[What the task asks] Only one stretch of the data below should be repeated: the lines from the line containing "Write part 2 of" through the line containing "# exactly the radius of the real moulding.", inclusive, exactly as they are.

[Information provided]
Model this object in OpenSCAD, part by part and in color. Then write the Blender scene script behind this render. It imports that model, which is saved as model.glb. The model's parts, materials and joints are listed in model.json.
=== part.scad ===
--
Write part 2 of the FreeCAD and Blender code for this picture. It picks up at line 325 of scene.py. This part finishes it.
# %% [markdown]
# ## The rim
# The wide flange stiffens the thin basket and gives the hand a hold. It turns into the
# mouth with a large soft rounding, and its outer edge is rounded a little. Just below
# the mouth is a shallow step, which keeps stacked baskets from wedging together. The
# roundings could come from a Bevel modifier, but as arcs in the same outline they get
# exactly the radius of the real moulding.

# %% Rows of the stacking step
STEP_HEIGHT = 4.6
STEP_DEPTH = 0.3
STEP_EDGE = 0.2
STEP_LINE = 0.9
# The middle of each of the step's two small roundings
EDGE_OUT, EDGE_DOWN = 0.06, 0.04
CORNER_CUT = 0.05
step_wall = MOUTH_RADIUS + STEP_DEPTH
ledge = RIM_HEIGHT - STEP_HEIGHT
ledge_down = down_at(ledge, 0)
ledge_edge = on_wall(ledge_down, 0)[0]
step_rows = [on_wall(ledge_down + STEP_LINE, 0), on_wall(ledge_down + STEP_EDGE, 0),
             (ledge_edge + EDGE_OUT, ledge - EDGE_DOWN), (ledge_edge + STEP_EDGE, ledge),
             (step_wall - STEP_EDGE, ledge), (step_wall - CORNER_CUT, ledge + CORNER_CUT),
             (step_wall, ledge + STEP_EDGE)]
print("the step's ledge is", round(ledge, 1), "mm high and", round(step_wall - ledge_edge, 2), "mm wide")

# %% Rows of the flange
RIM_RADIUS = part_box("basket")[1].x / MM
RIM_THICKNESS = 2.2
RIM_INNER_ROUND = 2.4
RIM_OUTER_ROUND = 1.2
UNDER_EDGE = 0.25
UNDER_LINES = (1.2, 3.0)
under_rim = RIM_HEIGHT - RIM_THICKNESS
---
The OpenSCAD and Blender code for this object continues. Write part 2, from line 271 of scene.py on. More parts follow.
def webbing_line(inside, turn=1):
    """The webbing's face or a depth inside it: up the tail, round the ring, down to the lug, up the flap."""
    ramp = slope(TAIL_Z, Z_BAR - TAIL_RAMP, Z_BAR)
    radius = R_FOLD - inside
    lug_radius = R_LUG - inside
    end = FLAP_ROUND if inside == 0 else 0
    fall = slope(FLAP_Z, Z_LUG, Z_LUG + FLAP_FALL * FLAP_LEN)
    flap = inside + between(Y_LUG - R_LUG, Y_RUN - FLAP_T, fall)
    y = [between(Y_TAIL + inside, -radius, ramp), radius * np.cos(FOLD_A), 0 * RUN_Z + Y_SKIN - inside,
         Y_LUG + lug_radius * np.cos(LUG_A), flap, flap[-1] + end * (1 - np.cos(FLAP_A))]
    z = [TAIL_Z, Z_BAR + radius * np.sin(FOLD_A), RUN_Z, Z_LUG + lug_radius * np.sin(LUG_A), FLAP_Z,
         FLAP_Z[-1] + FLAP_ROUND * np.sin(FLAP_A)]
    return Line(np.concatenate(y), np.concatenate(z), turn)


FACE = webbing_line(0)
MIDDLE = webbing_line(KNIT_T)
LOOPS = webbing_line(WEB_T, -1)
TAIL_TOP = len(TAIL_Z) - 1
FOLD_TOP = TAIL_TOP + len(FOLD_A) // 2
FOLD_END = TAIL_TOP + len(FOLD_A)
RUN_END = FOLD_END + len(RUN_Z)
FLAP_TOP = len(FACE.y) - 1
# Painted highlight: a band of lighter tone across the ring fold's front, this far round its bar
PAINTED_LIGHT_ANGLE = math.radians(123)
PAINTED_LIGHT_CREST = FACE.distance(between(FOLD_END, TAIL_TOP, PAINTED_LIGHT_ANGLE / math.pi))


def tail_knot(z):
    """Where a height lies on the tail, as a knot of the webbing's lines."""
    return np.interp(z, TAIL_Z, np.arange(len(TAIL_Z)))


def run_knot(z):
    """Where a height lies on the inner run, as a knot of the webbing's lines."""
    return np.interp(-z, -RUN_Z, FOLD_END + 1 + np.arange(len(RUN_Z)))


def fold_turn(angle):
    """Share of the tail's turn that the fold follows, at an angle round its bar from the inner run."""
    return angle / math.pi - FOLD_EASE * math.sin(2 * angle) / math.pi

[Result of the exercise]
Write part 2 of the FreeCAD and Blender code for this picture. It picks up at line 325 of scene.py. This part finishes it.
# %% [markdown]
# ## The rim
# The wide flange stiffens the thin basket and gives the hand a hold. It turns into the
# mouth with a large soft rounding, and its outer edge is rounded a little. Just below
# the mouth is a shallow step, which keeps stacked baskets from wedging together. The
# roundings could come from a Bevel modifier, but as arcs in the same outline they get
# exactly the radius of the real moulding.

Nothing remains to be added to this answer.